__WHAT TO WORK ON__. A precise retyping is required of every line from the one containing "in_place() link_bracket_left();" down to the one containing "imported = [obj", both included, and of no other line.

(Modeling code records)
** begin **

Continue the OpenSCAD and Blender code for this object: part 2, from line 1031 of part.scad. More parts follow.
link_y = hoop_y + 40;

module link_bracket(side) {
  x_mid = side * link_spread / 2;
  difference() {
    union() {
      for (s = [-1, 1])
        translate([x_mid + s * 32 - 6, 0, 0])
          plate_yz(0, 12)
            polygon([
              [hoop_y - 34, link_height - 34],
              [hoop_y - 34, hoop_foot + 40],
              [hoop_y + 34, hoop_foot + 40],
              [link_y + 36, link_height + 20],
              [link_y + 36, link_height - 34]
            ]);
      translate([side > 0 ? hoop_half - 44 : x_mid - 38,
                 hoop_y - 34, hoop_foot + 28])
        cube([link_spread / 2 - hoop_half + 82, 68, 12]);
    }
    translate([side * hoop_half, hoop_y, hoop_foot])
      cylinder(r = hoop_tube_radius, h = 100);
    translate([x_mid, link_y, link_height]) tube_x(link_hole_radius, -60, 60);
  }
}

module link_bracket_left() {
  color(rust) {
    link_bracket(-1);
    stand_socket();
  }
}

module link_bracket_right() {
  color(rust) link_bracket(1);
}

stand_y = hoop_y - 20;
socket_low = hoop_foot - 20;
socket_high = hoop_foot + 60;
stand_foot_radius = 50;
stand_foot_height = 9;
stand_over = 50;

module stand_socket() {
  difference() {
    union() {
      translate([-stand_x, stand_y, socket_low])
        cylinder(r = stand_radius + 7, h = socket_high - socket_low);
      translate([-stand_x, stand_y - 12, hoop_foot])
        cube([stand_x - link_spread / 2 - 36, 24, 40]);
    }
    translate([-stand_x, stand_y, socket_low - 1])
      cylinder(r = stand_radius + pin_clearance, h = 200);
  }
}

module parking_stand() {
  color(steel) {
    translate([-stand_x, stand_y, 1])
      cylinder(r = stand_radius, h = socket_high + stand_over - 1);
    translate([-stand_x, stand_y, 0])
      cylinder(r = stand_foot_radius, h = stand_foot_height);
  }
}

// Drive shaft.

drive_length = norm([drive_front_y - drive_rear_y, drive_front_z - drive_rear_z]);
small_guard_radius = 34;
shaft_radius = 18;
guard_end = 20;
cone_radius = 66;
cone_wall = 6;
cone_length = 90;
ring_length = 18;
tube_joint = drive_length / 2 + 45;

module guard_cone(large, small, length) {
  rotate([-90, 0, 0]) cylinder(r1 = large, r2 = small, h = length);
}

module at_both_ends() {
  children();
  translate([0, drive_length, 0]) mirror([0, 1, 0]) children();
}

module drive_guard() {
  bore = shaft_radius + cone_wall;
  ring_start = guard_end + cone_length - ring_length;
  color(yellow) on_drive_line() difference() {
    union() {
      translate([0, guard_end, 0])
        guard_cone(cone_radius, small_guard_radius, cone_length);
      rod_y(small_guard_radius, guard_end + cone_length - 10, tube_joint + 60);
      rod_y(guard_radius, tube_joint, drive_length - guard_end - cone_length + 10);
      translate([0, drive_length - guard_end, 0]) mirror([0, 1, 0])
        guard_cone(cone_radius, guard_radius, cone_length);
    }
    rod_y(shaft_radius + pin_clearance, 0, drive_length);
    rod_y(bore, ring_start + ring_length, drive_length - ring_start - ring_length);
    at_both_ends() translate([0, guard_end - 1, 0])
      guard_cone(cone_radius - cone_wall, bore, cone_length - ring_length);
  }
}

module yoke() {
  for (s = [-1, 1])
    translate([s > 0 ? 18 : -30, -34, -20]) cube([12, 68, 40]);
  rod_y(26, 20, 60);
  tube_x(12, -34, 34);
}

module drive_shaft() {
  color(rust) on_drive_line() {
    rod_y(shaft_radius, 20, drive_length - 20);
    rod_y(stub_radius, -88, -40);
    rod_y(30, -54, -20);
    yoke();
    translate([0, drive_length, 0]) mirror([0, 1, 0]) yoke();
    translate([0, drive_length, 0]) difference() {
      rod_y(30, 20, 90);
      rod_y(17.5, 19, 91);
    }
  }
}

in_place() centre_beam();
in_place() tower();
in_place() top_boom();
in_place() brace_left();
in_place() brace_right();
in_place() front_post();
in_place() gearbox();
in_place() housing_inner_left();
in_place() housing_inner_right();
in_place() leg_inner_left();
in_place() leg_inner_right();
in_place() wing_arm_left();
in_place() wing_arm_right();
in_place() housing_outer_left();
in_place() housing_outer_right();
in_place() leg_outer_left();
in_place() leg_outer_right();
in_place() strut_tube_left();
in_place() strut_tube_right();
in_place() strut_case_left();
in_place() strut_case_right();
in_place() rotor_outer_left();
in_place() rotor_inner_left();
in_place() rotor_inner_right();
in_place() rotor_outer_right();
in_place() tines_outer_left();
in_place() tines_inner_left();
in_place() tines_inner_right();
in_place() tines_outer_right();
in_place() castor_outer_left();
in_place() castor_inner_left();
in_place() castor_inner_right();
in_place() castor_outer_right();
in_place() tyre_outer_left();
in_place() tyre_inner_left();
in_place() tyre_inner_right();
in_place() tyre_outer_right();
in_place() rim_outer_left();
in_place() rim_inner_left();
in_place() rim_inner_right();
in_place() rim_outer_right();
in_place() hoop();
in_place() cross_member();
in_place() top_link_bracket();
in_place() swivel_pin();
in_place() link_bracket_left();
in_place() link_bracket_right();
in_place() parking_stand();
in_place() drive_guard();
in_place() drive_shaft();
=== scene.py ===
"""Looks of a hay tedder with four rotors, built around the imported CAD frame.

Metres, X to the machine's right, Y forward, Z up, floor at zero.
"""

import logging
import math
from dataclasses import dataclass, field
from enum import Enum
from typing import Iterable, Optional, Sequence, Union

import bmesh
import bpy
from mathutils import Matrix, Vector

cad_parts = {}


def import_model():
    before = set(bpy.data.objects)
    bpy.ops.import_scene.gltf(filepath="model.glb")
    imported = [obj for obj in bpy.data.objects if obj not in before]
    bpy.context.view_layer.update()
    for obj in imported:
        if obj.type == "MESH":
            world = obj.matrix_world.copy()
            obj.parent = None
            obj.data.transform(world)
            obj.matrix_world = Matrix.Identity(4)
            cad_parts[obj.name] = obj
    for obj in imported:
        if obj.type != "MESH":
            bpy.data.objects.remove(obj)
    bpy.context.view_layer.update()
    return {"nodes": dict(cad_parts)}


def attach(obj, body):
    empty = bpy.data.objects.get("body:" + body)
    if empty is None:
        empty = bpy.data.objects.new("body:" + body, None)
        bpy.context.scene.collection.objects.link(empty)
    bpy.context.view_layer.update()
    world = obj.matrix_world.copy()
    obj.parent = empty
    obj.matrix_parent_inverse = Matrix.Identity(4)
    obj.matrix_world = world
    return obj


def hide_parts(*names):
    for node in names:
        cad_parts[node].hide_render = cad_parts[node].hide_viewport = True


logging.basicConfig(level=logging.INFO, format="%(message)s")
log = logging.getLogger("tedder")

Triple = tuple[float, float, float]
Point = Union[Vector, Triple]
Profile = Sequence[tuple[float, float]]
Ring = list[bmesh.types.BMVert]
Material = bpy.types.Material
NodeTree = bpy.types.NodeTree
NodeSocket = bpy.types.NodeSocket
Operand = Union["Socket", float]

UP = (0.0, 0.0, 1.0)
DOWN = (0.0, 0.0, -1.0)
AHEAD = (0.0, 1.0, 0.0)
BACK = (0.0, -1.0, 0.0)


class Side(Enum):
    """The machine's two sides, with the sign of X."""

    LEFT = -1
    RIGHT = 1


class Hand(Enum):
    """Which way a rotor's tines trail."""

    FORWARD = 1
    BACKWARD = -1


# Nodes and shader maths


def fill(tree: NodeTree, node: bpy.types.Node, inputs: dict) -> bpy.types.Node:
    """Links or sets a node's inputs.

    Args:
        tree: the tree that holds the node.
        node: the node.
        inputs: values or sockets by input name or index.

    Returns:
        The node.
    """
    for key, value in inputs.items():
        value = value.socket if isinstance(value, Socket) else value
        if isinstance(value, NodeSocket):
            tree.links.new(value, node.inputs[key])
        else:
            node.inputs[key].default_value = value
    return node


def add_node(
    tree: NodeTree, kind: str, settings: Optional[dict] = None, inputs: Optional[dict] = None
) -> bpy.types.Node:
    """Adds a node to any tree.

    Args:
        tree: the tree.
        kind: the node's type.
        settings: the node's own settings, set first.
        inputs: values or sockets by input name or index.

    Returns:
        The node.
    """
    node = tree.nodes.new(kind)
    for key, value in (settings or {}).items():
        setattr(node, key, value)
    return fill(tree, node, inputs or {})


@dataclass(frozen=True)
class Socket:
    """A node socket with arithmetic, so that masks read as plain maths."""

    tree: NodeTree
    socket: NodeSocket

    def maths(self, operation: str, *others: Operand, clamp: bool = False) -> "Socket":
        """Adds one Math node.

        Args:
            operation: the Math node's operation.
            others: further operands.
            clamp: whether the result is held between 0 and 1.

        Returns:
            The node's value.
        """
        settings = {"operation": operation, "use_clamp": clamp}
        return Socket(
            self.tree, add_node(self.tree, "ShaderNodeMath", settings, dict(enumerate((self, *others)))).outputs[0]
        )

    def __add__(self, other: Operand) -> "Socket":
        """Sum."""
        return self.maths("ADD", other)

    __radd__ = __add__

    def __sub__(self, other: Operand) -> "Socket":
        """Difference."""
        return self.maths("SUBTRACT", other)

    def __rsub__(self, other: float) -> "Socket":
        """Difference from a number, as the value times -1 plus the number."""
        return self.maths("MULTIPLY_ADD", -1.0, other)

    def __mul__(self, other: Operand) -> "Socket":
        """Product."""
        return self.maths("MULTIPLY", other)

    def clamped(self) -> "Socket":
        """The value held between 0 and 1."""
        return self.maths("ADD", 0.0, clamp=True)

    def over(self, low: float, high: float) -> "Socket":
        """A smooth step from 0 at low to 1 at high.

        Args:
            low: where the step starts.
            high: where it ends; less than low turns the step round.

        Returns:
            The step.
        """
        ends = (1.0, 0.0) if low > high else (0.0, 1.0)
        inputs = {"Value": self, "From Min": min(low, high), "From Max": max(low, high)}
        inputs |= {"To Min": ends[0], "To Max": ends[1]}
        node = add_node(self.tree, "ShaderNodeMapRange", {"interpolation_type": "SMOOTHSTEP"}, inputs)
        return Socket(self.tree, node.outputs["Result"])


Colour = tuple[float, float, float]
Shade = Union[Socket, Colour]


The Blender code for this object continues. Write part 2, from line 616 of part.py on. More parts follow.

** end **

__CORRECT RESULT__.
in_place() link_bracket_left();
in_place() link_bracket_right();
in_place() parking_stand();
in_place() drive_guard();
in_place() drive_shaft();
=== scene.py ===
"""Looks of a hay tedder with four rotors, built around the imported CAD frame.

Metres, X to the machine's right, Y forward, Z up, floor at zero.
"""

import logging
import math
from dataclasses import dataclass, field
from enum import Enum
from typing import Iterable, Optional, Sequence, Union

import bmesh
import bpy
from mathutils import Matrix, Vector

cad_parts = {}


def import_model():
    before = set(bpy.data.objects)
    bpy.ops.import_scene.gltf(filepath="model.glb")
    imported = [obj for obj in bpy.data.objects if obj not in before]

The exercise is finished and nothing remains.